Given task: Filter this material down to the lines that hold "joints", copying each one.

Data provided:
***
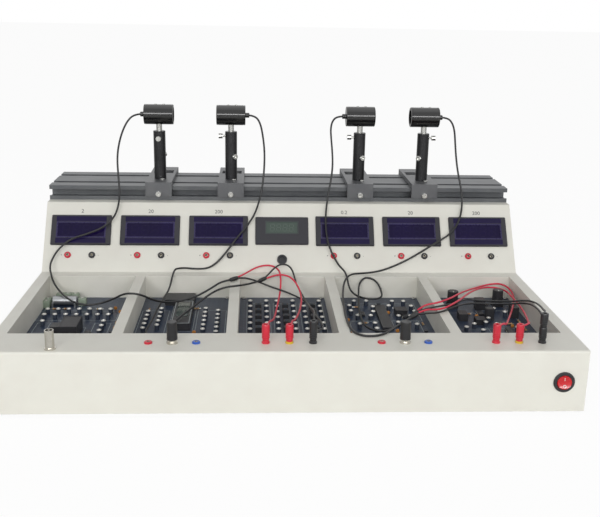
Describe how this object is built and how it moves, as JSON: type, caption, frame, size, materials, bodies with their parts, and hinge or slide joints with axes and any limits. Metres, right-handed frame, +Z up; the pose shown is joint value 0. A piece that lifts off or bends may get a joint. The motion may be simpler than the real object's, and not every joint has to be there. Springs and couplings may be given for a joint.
{
  "type": "photoelectric sensor trainer",
  "caption": "Bench trainer for photoelectric sensors: sloped cabinet with panel meters, sunken circuit boards, and sensor heads on posts that slide along a top rail.",
  "frame": {"origin": "centre of the underside of the bounding box without the loose leads, on the surface that the feet stand on", "axes": "+X to the right along the front, +Y from the front to the back, +Z up"},
  "size_m": [0.64, 0.471, 0.2853],
  "materials": {
    "cabinet_paint": "satin",
    "rail_grey": "anodised",
    "post_black": "satin",
    "head_black": "gloss",
    "bright_steel": "polished",
    "bright_nickel": "polished",
    "brass": "plain",
    "foot_rubber": "matte",
    "board_white": "satin",
    "dark_plastic": "satin",
    "window_tint": "gloss",
    "red_plastic": "gloss",
    "black_plastic": "gloss",
    "blue_plastic": "gloss",
    "yellow_plastic": "gloss",
    "plated_steel": "plain",
    "cable_black": "satin",
    "cable_red": "satin"
  },
  "bodies": {
    "console": {"console_body": "cabinet_paint", "bottom_plate": "cabinet_paint", "rear_panel": "cabinet_paint", "well_frames": "cabinet_paint", "slide_rail": "rail_grey", "case_screws": "bright_steel", "metal_module": "bright_steel", "coax_sockets": "bright_nickel", "board_pillars": "brass", "rubber_feet": "foot_rubber", "circuit_boards": "board_white", "test_points": "board_white", "component_blocks": "dark_plastic", "meter_housings": "dark_plastic", "switch_bezel": "dark_plastic", "power_inlet": "dark_plastic", "coax_caps": "dark_plastic", "probe_socket": "dark_plastic", "meter_windows": "window_tint", "jacks_red": "red_plastic", "red_plugs": "red_plastic", "jacks_black": "black_plastic", "black_plugs": "black_plastic", "cord_splitters": "black_plastic", "jacks_blue": "blue_plastic", "jacks_yellow": "yellow_plastic", "power_supply": "plated_steel", "sensor_cord_1": "cable_black", "sensor_cord_2": "cable_black", "sensor_cord_3": "cable_black", "sensor_cord_4": "cable_black", "black_leads": "cable_black", "red_leads": "cable_red"},
    "carriage_1": {"carriage_1": "rail_grey", "post_1": "post_black", "carriage_screws_1": "bright_steel"},
    "rod_1": {"rod_1": "bright_steel"},
    "head_1": {"barrel_1": "head_black"},
    "lock_screw_1": {"lock_screw_1": "bright_steel"},
    "carriage_2": {"carriage_2": "rail_grey", "post_2": "post_black", "carriage_screws_2": "bright_steel"},
    "rod_2": {"rod_2": "bright_steel"},
    "head_2": {"barrel_2": "head_black"},
    "lock_screw_2": {"lock_screw_2": "bright_steel"},
    "carriage_3": {"carriage_3": "rail_grey", "post_3": "post_black", "carriage_screws_3": "bright_steel"},
    "rod_3": {"rod_3": "bright_steel"},
    "head_3": {"barrel_3": "head_black"},
    "lock_screw_3": {"lock_screw_3": "bright_steel"},
    "carriage_4": {"carriage_4": "rail_grey", "post_4": "post_black", "carriage_screws_4": "bright_steel"},
    "rod_4": {"rod_4": "bright_steel"},
    "head_4": {"barrel_4": "head_black"},
    "lock_screw_4": {"lock_screw_4": "bright_steel"},
    "trim_knob_left": {"trim_knob_left": "dark_plastic"},
    "trim_knob_right": {"trim_knob_right": "dark_plastic"},
    "power_rocker": {"power_rocker": "red_plastic"}
  },
  "joints": [
    {"name": "carriage_1_slide", "type": "slide", "parent": "console", "child": "carriage_1", "axis": [1, 0, 0], "range_m": [-0.13, 0.024], "deforming": ["sensor_cord_1"]},
    {"name": "rod_1_lift", "type": "slide", "parent": "carriage_1", "child": "rod_1", "axis": [0, 0, 1], "range_m": [-0.008, 0.03], "deforming": ["sensor_cord_1"]},
    {"name": "head_1_turn", "type": "hinge", "parent": "rod_1", "child": "head_1", "pos_m": [-0.17, 0.14818, 0.27155], "axis": [0, 0, 1], "range_deg": [-90, 90], "deforming": ["sensor_cord_1"]},
    {"name": "lock_screw_1_turn", "type": "hinge", "parent": "carriage_1", "child": "lock_screw_1", "pos_m": [-0.17, 0.13988, 0.2398], "axis": [0, -1, 0], "range_deg": [0, 180]},
    {"name": "carriage_2_slide", "type": "slide", "parent": "console", "child": "carriage_2", "axis": [1, 0, 0], "range_m": [-0.024, 0.06], "deforming": ["sensor_cord_2"]},
    {"name": "rod_2_lift", "type": "slide", "parent": "carriage_2", "child": "rod_2", "axis": [0, 0, 1], "range_m": [-0.008, 0.03], "deforming": ["sensor_cord_2"]},
    {"name": "head_2_turn", "type": "hinge", "parent": "rod_2", "child": "head_2", "pos_m": [-0.0705, 0.14818, 0.27155], "axis": [0, 0, 1], "range_deg": [-90, 90], "deforming": ["sensor_cord_2"]},
    {"name": "lock_screw_2_turn", "type": "hinge", "parent": "carriage_2", "child": "lock_screw_2", "pos_m": [-0.0788, 0.14818, 0.2425], "axis": [-1, 0, 0], "range_deg": [0, 180]},
    {"name": "carriage_3_slide", "type": "slide", "parent": "console", "child": "carriage_3", "axis": [1, 0, 0], "range_m": [-0.06, 0.02], "deforming": ["sensor_cord_3"]},
    {"name": "rod_3_lift", "type": "slide", "parent": "carriage_3", "child": "rod_3", "axis": [0, 0, 1], "range_m": [-0.008, 0.03], "deforming": ["sensor_cord_3"]},
    {"name": "head_3_turn", "type": "hinge", "parent": "rod_3", "child": "head_3", "pos_m": [0.11, 0.14818, 0.27155], "axis": [0, 0, 1], "range_deg": [-90, 90], "deforming": ["sensor_cord_3"]},
    {"name": "lock_screw_3_turn", "type": "hinge", "parent": "carriage_3", "child": "lock_screw_3", "pos_m": [0.1017, 0.14818, 0.2425], "axis": [-1, 0, 0], "range_deg": [0, 180]},
    {"name": "carriage_4_slide", "type": "slide", "parent": "console", "child": "carriage_4", "axis": [1, 0, 0], "range_m": [-0.02, 0.1], "deforming": ["sensor_cord_4"]},
    {"name": "rod_4_lift", "type": "slide", "parent": "carriage_4", "child": "rod_4", "axis": [0, 0, 1], "range_m": [-0.008, 0.03], "deforming": ["sensor_cord_4"]},
    {"name": "head_4_turn", "type": "hinge", "parent": "rod_4", "child": "head_4", "pos_m": [0.2005, 0.14818, 0.27155], "axis": [0, 0, 1], "range_deg": [-90, 90], "deforming": ["sensor_cord_4"]},
    {"name": "lock_screw_4_turn", "type": "hinge", "parent": "carriage_4", "child": "lock_screw_4", "pos_m": [0.2088, 0.14818, 0.2425], "axis": [1, 0, 0], "range_deg": [0, 180]},
    {"name": "trim_knob_left_turn", "type": "hinge", "parent": "console", "child": "trim_knob_left", "pos_m": [0.2218, -0.00382, 0.0502], "axis": [0, 0, 1], "range_deg": [0, 270]},
    {"name": "trim_knob_right_turn", "type": "hinge", "parent": "console", "child": "trim_knob_right", "pos_m": [0.2828, 0.00118, 0.0502], "axis": [0, 0, 1], "range_deg": [0, 270]},
    {"name": "power_rocker_rock", "type": "hinge", "parent": "console", "child": "power_rocker", "pos_m": [0.2946, -0.23032, 0.0373], "axis": [1, 0, 0], "range_deg": [0, 16]}
  ]
}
***
Right answer:
Describe how this object is built and how it moves, as JSON: type, caption, frame, size, materials, bodies with their parts, and hinge or slide joints with axes and any limits. Metres, right-handed frame, +Z up; the pose shown is joint value 0. A piece that lifts off or bends may get a joint. The motion may be simpler than the real object's, and not every joint has to be there. Springs and couplings may be given for a joint.
  "joints": [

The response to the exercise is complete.